TASK DESCRIPTION: Write out each line beneath this one exactly as it reads.

DATASET EXCERPT:
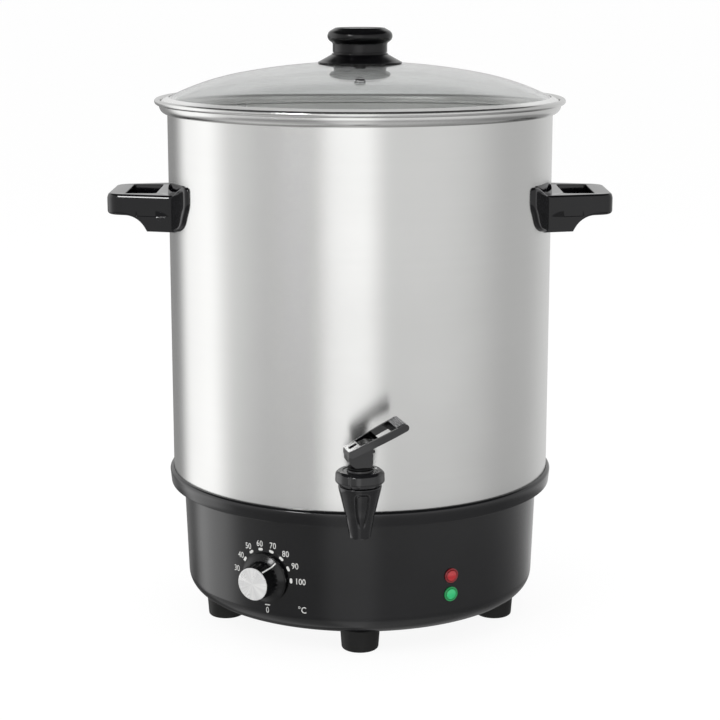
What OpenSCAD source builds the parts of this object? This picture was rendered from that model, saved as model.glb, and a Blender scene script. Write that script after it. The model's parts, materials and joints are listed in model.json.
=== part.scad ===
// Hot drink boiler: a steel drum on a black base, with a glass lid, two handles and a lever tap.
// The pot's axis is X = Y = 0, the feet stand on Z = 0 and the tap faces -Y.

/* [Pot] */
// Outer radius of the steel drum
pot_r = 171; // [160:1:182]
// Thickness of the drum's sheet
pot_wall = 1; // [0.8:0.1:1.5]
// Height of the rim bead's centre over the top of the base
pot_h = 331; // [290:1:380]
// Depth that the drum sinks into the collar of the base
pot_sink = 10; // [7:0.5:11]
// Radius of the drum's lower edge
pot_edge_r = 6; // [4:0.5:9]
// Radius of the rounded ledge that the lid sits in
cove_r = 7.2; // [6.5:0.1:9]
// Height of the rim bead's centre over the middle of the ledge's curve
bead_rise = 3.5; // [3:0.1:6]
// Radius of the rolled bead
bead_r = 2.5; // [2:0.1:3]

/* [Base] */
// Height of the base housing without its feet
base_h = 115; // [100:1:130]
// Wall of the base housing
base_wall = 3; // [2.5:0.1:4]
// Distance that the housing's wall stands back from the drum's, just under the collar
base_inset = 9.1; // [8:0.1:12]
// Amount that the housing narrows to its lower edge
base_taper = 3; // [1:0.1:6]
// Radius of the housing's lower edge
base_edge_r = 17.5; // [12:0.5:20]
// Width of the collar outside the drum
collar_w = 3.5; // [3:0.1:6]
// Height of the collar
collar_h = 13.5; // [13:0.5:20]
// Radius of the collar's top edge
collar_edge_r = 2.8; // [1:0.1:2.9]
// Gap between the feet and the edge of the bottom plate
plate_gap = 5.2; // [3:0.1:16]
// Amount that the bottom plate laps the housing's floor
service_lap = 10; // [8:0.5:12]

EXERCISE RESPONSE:
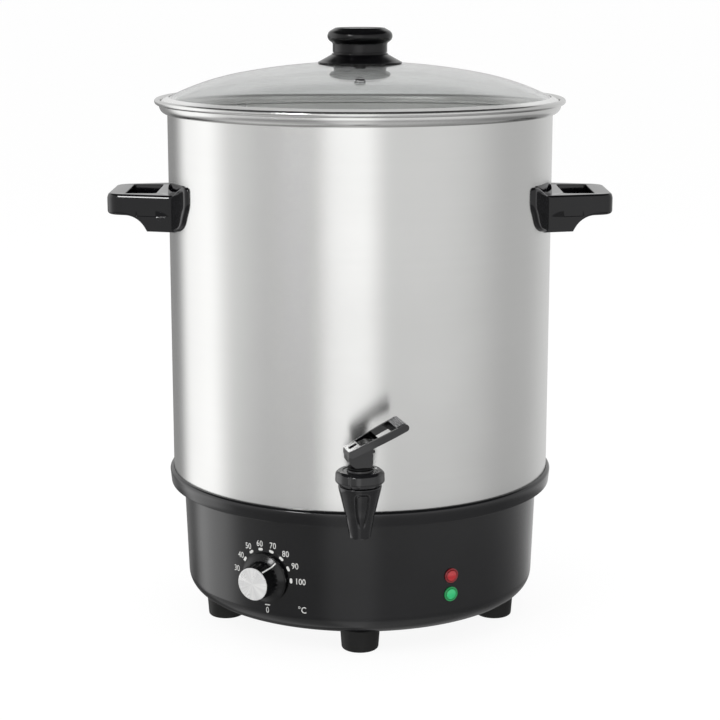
What OpenSCAD source builds the parts of this object? This picture was rendered from that model, saved as model.glb, and a Blender scene script. Write that script after it. The model's parts, materials and joints are listed in model.json.
=== part.scad ===
// Hot drink boiler: a steel drum on a black base, with a glass lid, two handles and a lever tap.
// The pot's axis is X = Y = 0, the feet stand on Z = 0 and the tap faces -Y.

/* [Pot] */
// Outer radius of the steel drum
pot_r = 171; // [160:1:182]
// Thickness of the drum's sheet
pot_wall = 1; // [0.8:0.1:1.5]
// Height of the rim bead's centre over the top of the base
pot_h = 331; // [290:1:380]
// Depth that the drum sinks into the collar of the base
pot_sink = 10; // [7:0.5:11]
// Radius of the drum's lower edge
pot_edge_r = 6; // [4:0.5:9]
// Radius of the rounded ledge that the lid sits in
cove_r = 7.2; // [6.5:0.1:9]
// Height of the rim bead's centre over the middle of the ledge's curve
bead_rise = 3.5; // [3:0.1:6]
// Radius of the rolled bead
bead_r = 2.5; // [2:0.1:3]

/* [Base] */
// Height of the base housing without its feet
base_h = 115; // [100:1:130]
// Wall of the base housing
base_wall = 3; // [2.5:0.1:4]
// Distance that the housing's wall stands back from the drum's, just under the collar
base_inset = 9.1; // [8:0.1:12]
// Amount that the housing narrows to its lower edge
base_taper = 3; // [1:0.1:6]
// Radius of the housing's lower edge
base_edge_r = 17.5; // [12:0.5:20]
// Width of the collar outside the drum
collar_w = 3.5; // [3:0.1:6]
// Height of the collar
collar_h = 13.5; // [13:0.5:20]
// Radius of the collar's top edge
collar_edge_r = 2.8; // [1:0.1:2.9]
// Gap between the feet and the edge of the bottom plate
plate_gap = 5.2; // [3:0.1:16]
// Amount that the bottom plate laps the housing's floor
service_lap = 10; // [8:0.5:12]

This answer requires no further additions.